Andere interesses (vooral bij meisjes!)
Het is bekend dat meisjes andere interesses hebben dan jongeren en dat uit zich vooral rond de wisseling van de lagere naar de middelbare school. Jongens zijn meestal competitiever, meisjes zijn – in die fase – meer geïnteresseerd in het sociale leven en daar past schaken minder goed bij. Toch zijn er diverse voorbeelden van groepjes meisjes die (langer) blijven schaken, vooral omdat ze het onderling gezellig vinden. Ze zoeken elkaar vaak op tijdens de clubavond en zitten bij elkaar tijdens trainingen. De club zou daar goed op moeten letten. Susan Polgar adviseert bijvoorbeeld (in een column op Chesscafe.com) om meisjes onderling te trainen, omdat meisjes in gemengde groepen minder zelfvertrouwen hebben. Bij de meeste schaakclubs zal dat niet haalbaar zijn, maar als club kan je daar wel zoveel mogelijk naar streven en rekening mee houden.
Middelbare school en huiswerk
De druk van huiswerk is op de middelbare school groter. Vandaar dat kinderen bij hun overstap naar de middelbare school moeten kiezen tussen de diverse hobby’s die ze erop na houden. In die afvalrace sneuvelt schaken bij veel kinderen. Desalniettemin is schaken juist een prima hobby om “erbij” te doen, want het kost in de meeste gevallen maar een paar uurtjes per week! Voor andere sporten moet er 2 of 3 keer per week getraind worden, naast het spelen van de wedstrijden, meestal in het weekend. Als de kinderen schaken nog steeds leuk vinden, dan hoeft dat ene avondje per week geen echt beletsel zijn!
Schaken is niet “cool” op de middelbare school
De acceptatie is – nog steeds – gering onder middelbare scholieren. Het is en blijft de vraag of clubs, of de KNSB iets aan dat negatieve imago van het schaken kunnen doen. Het feit dat schaken ondanks de opkomst van talloze apps en computerspelletjes nog steeds populair is onder kinderen is daarentegen uiterst positief.
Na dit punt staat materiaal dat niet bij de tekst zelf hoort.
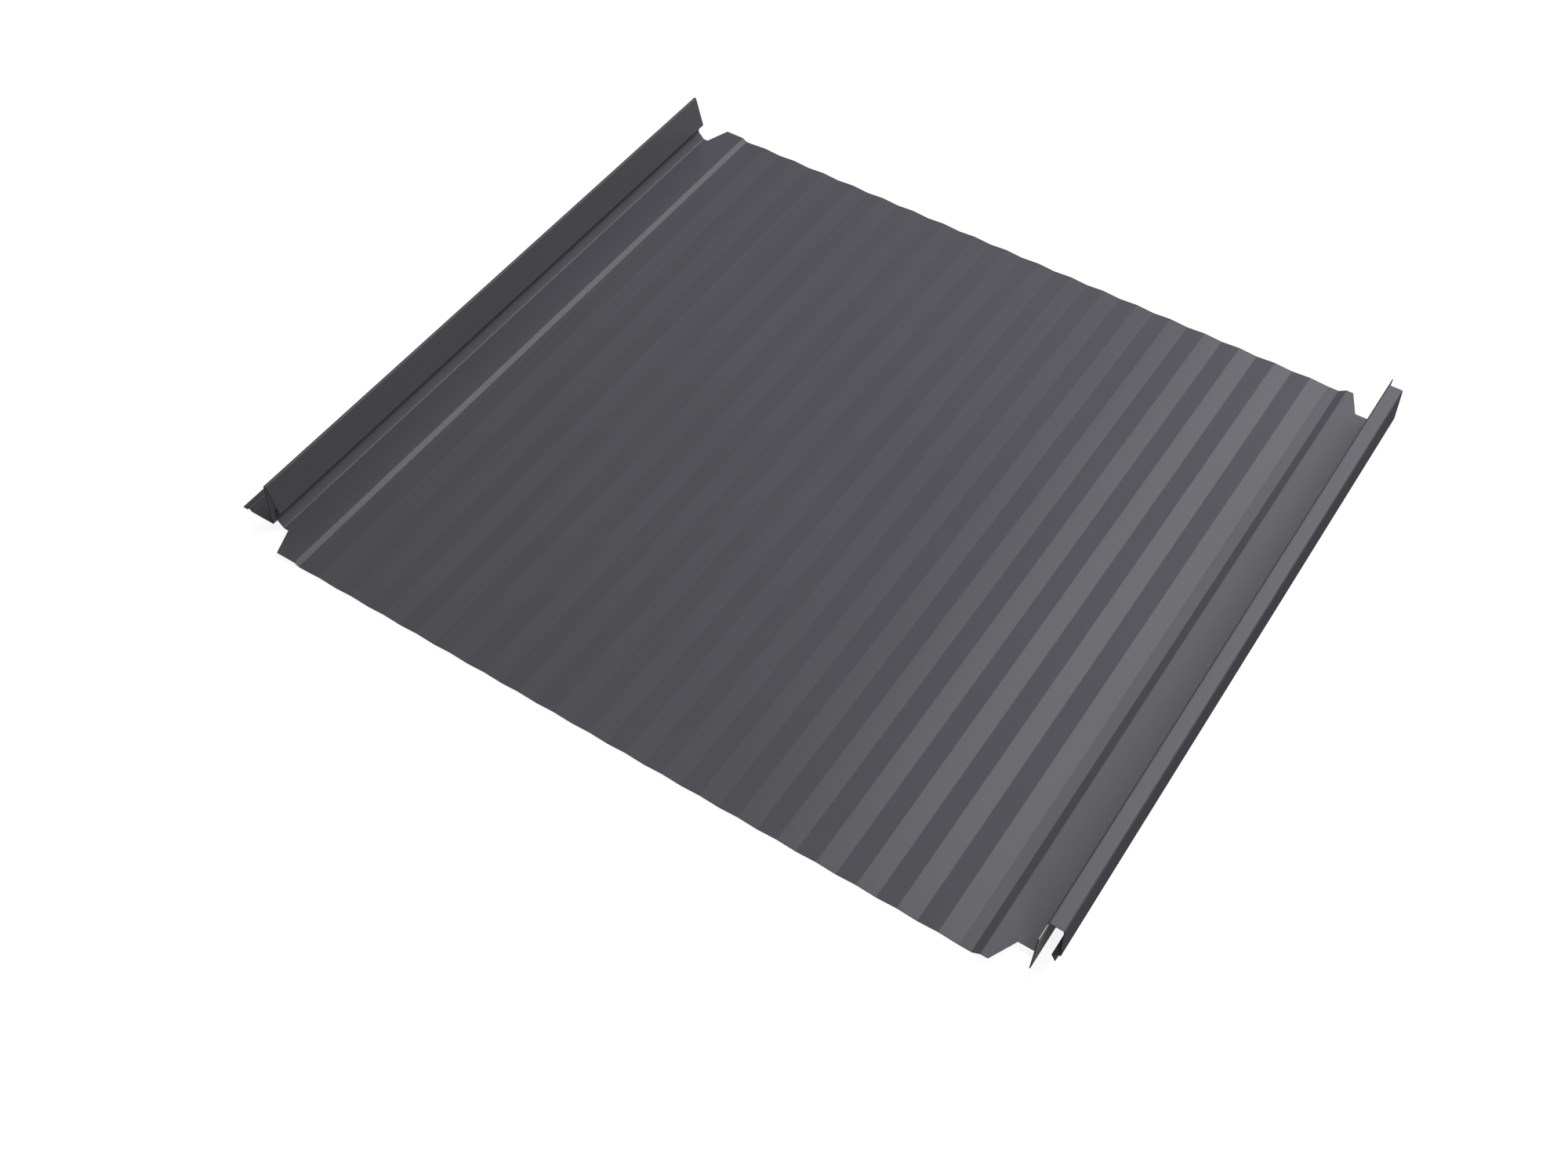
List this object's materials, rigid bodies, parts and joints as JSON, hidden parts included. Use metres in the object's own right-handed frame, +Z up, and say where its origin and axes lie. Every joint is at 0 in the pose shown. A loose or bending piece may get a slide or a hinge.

Natuurlijk is het ook goed dat zoveel mogelijk kinderen van de basisschool in aanraking komen met schaken. Daardoor zal niet alleen de “piramide” in de schaakwereld breder en hoger worden, ook hebben de kinderen die afhaken een beter (positiever?) beeld van schaken. Dat zijn natuurlijk weer wel de ouders over twintig jaar, dus op die manier blijft schaken een vaste plek in onze cultuur houden. Een nieuwe Euwe of Timman, zou uiteraard ook voor een extra stimulans kunnen zorgen.
Clubaanbod kan verbeterd worden
In deze “snelle maatschappij” moet de club ook meegaan en zorgen voor een leuk en gevarieerd aanbod. Schaken kan je op tegenwoordig op elke plek en elk moment van de dag, dus de schaakclub zal iets meer moeten bieden dan alleen een potje spelen. Vooral jeugdige leden willen graag een gevarieerd aanbod. De schaakclubs zouden daarom eens kritisch moeten kijken naar hetgeen ze organiseren: “is dat nog van deze tijd?”. Het aanbod zal in veel gevallen aangepast moeten worden om een groter publiek te trekken. (zie ook het artikel “competitiesystemen voor een jeugdclub”)
De schaakclub heeft (te) weinig aandacht voor sociale aspecten
Een veel gehoorde klacht van veel (jeugdige) schakers. Veel clubleden of geïnteresseerde schakers vinden dat de club iets meer moet zijn dan alleen partijtje spelen! Naast een gevarieerd clubaanbod op schaaktechnisch terrein, worden de extra activiteiten door veel kinderen gewaardeerd. Denk dan aan alternatieve vormen van schaken, toernooien bezoeken, een schaakkamp, sporttoernooien, etentje met de club, BBQ, gezelligheid aan de bar, etc. De schaakclub moet duidelijk een socialer en gezelliger aanbod en imago krijgen om juist deze schakers als lid binnen te krijgen of te behouden.